# Need help with separation anxiety



## Annamaria (Dec 10, 2011)

I have a 10-week old puppy who will not leave my side. He does great in the crate but when I put him in his larger pen, he cries and screams. He will play with his toys as long as I sit with him but screams as soon as I go away. I am trying to spend as much time as I can with him (which is a lot) but need for him to occupy himself when I do chores around the house and cannot have him at my feet. Any advice would be greatly appreciated!!


----------



## charley_brown (Mar 6, 2011)

I know this may sounds weird... but my Mom used to have this nap sack that went around her waist & would carry her Yorkie around the house in it. He is so little and was taken from mom & siblings so your little one is attached to you. 
I mean, the other suggestion is when he/she is in the crate just ignore them when they cry and eventually they will realize you're coming back for them & not leaving them forever. 
Charley rarely cried when he was in his crate but sometimes he just wanted to be reassured I wasn't abandoning him & we would stick a finger in the crate & then walk away.
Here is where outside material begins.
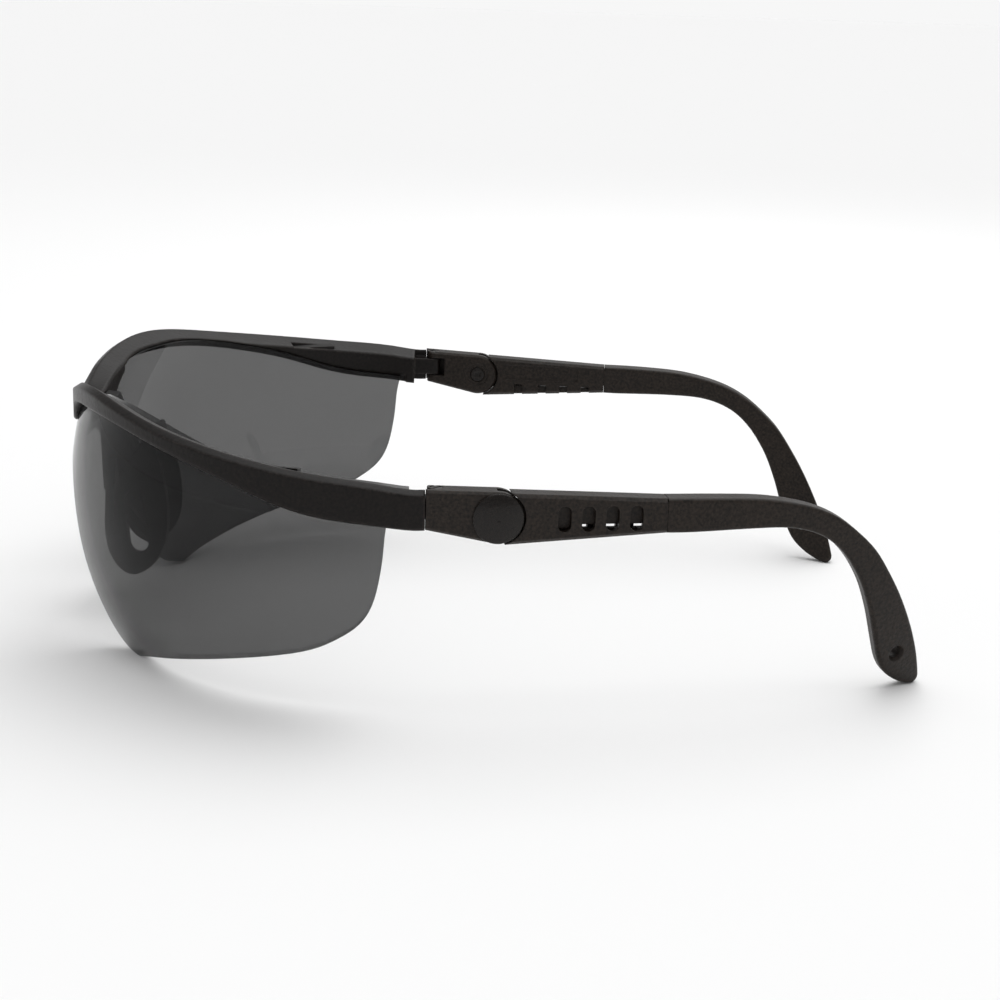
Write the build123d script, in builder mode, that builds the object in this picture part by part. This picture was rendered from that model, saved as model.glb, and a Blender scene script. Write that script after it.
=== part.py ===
"""Wrap-round safety glasses with ratchet-tilt, telescoping temples. Millimetres, +Z up.

The wearer faces -Y and the temples run towards +Y. The origin is on the floor under the middle.
Only the wearer's left temple (+X) is drawn; the right one is its mirror image.
"""
from build123d import *
import math
import os

# ---------------------------------------------------------------- driving dimensions
# Lens: one spherical shell
lens_radius = 60.34
lens_centre = (0, -22.7, 27.87)
lens_thickness = 2.2
lens_engagement = 1.5

# Brow frame: a bar bent round a vertical axis
brow_axis_y = -16.25
brow_outer_radius = 65.7
bridge_extra = 0.45
# angle from the front, outer top height, bottom height, fall of the top towards the inside
brow_stations = [
    (0, 45.5, 40.5, 0.4),
    (4, 46.2, 40.7, 0.5),
    (8, 47.8, 41.6, 0.9),
    (11, 49.2, 44.0, 1.4),
    (14, 50.2, 46.2, 1.8),
    (17.5, 51.1, 47.3, 2.1),
    (21, 51.75, 47.9, 2.25),
    (26, 52.2, 48.2, 2.3),
    (33, 51.9, 48.2, 2.25),
    (40, 50.85, 47.5, 2.1),
    (48, 49.4, 46.0, 1.9),
    (56, 48.05, 44.1, 1.7),
    (64, 46.8, 41.75, 1.55),
    (70, 45.95, 39.6, 1.45),
    (76, 45.2, 38.0, 1.35),
    (82, 44.6, 37.2, 1.25),
    (88, 43.8, 36.6, 1.1),
    (94, 43.2, 36.2, 0.85),
]
brow_end_gap = 0.08
brow_cutback_x = 63.9
brow_cutback_y = -14.5

# Temple line, measured in its own plane: u backwards, z up, m inwards from the outer face
temple_angle = 6.46
temple_origin = (65.6, -11.5, 0)
temple_thickness = 4.4
endpiece_front_low = 36.3
endpiece_front_high = 43.4

# Fold hinge
hinge_u = 2.0
hinge_m = 2.8
hinge_pin_radius = 0.7
hinge_bore = 0.74
ear_radius = 1.6
eye_radius = 1.5
tongue_low = 37.9
tongue_high = 41.6
slot_clearance = 0.25

# Tilt pivot with its ratchet
pivot_u = 12.5
pivot_z = 38.28
endpiece_radius = 4.6
sleeve_arc_radius = 4.9
disc_radius = 3.8
disc_thickness = 1.4
disc_slot = 1.6
pivot_pin_radius = 0.9
tooth_pitch = 4.0
cap_radius = 4.46
cap_height = 1.25

# Telescoping sleeve and tip
sleeve_end_u = 42.45
tip_start_u = 42.53
cavity_low = 35.9
cavity_high = 40.7
cavity_width = 2.0
rail_clearance = 0.1
rail_low = 36.75
rail_length = 20.0
window_pitch = 4.25
window_first_u = 24.19
window_size = (4.6, 2.35)
tip_outer_bend = 150.0
tip_inner_bend = 166.2
lanyard_hole_radius = 1.27

# Nose piece
post_half_width = 3.0
pad_thickness = 2.0
pad_lean = 10.5

os.makedirs("parts", exist_ok=True)

lean = math.radians(temple_angle)
along = Vector(-math.sin(lean), math.cos(lean), 0)
outward = Vector(math.cos(lean), math.sin(lean), 0)
temple_side = Plane(origin=temple_origin, x_dir=along, z_dir=outward)
temple_plan = Plane(origin=temple_origin, x_dir=along, z_dir=(0, 0, 1))
out_axis = Axis((0, 0, 0), outward)
along_axis = Axis(temple_origin, along)


def temple_point(u, z, m):
    """A point of the left temple in the shared frame."""
    return temple_side.from_local_coords(Vector(u, z, -m))


def station_plane(angle):
    """The upright plane through the brow axis at an angle from the front."""
    a = math.radians(angle)
    radial = (math.sin(a), -math.cos(a), 0)
    return Plane(origin=(0, brow_axis_y, 0), x_dir=radial, z_dir=(-math.cos(a), -math.sin(a), 0))


def brow_inner_radius(angle):
    """The brow grows thicker from the front to the hinges."""
    table = [(0, 61.0), (30, 60.2), (60, 59.5), (72, 59.3), (80, 58.7), (88, 58.3), (94, 58.3)]
    for (a0, r0), (a1, r1) in zip(table, table[1:]):
        if a0 <= abs(angle) <= a1:
            return r0 + (r1 - r0) * (abs(angle) - a0) / (a1 - a0)
    return table[-1][1]


def brow_section(angle, top, bottom, fall):
    """The bevelled section of the brow bar, as radius and height."""
    inner = brow_inner_radius(angle)
    outer = brow_outer_radius + bridge_extra * max(0, 1 - abs(angle) / 14)
    return [
        (inner + 0.4, bottom),
        (outer - 0.35, bottom),
        (outer, bottom + 0.35),
        (outer, top - 0.8),
        (outer - 1.3, top),
        (inner + 0.4, top - fall),
        (inner, top - fall - 0.4),
        (inner, bottom + 0.4),
    ]


def lens_section(angle, top, bottom, fall):
    """What lies below the top edge of the lens, as radius and height."""
    edge = bottom + lens_engagement
    return [(45, -8), (70, -8), (70, edge), (45, edge)]


def seat_section(angle, top, bottom, fall):
    """The same with clearance, for the groove in the brow."""
    edge = bottom + lens_engagement + 0.08
    return [(44, -9), (71, -9), (71, edge), (44, edge)]


both_sides = [(-a, t, b, f) for a, t, b, f in reversed(brow_stations[1:])] + brow_stations


def ring_sketches(section, stations):
    """One closed profile on each station plane."""
    profiles = []
    for angle, top, bottom, fall in stations:
        with BuildSketch(station_plane(angle)) as profile:
            with BuildLine():
                Polyline(*section(angle, top, bottom, fall), close=True)
            make_face()
        profiles.append(profile.sketch)
    return profiles


# ---------------------------------------------------------------- lens
# Rear and lower edge of the lens in side view
lens_side_edge = [
    (-16.9, 46.0),
    (-17.3, 39.7),
    (-18.4, 34.9),
    (-18.9, 29.5),
    (-19.4, 25.9),
    (-20.2, 22.1),
    (-21.9, 18.2),
    (-23.7, 16.1),
    (-26.2, 14.2),
    (-30.2, 11.9),
    (-36.1, 9.9),
    (-42.0, 8.4),
    (-48.1, 6.8),
    (-54.5, 4.9),
    (-59.7, 3.1),
    (-63.4, 1.6),
    (-66.0, 0.0),
]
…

But that rarely happened. 

I personally like the idea of the waist carrier thing. Idk where you would find it but my mom loved it! And no, the Yorkie is NOT up her butt anymore haha. She just needed time to adjust to a new home.


----------



## krandall (Jun 11, 2009)

A 10 week old puppy is still a VERY young baby. At thins point, you really do have to devote a lot of time to them, just as you would a newborn infant. Try to do your chores while your pup is napping, or put him in his crate and bring the crate from room to room with you as you work. Over time, a little bit at a time, you can teach him that it's OK to be alone, but a lot of them NEVER like being shut up when you are in the house with them.

Kodi loves to be in his crate at night and when we are out of the house. But if he is gated off away from me, even if I am RIGHT on the other side of the gate, (which is happening sometimes right now because our floors are being refinished) he will make a ruckus. They are real people dogs, and just want to be with you!


----------



## narci (Sep 6, 2011)

I have worked with my puppy on separation anxiety by leaving him in his expen and coming back every so often, each time a longer period and giving him a treat.

For the most part it works, we're 15 minutes at a time. Once 15 minutes are up, he's screaming his head off to get out.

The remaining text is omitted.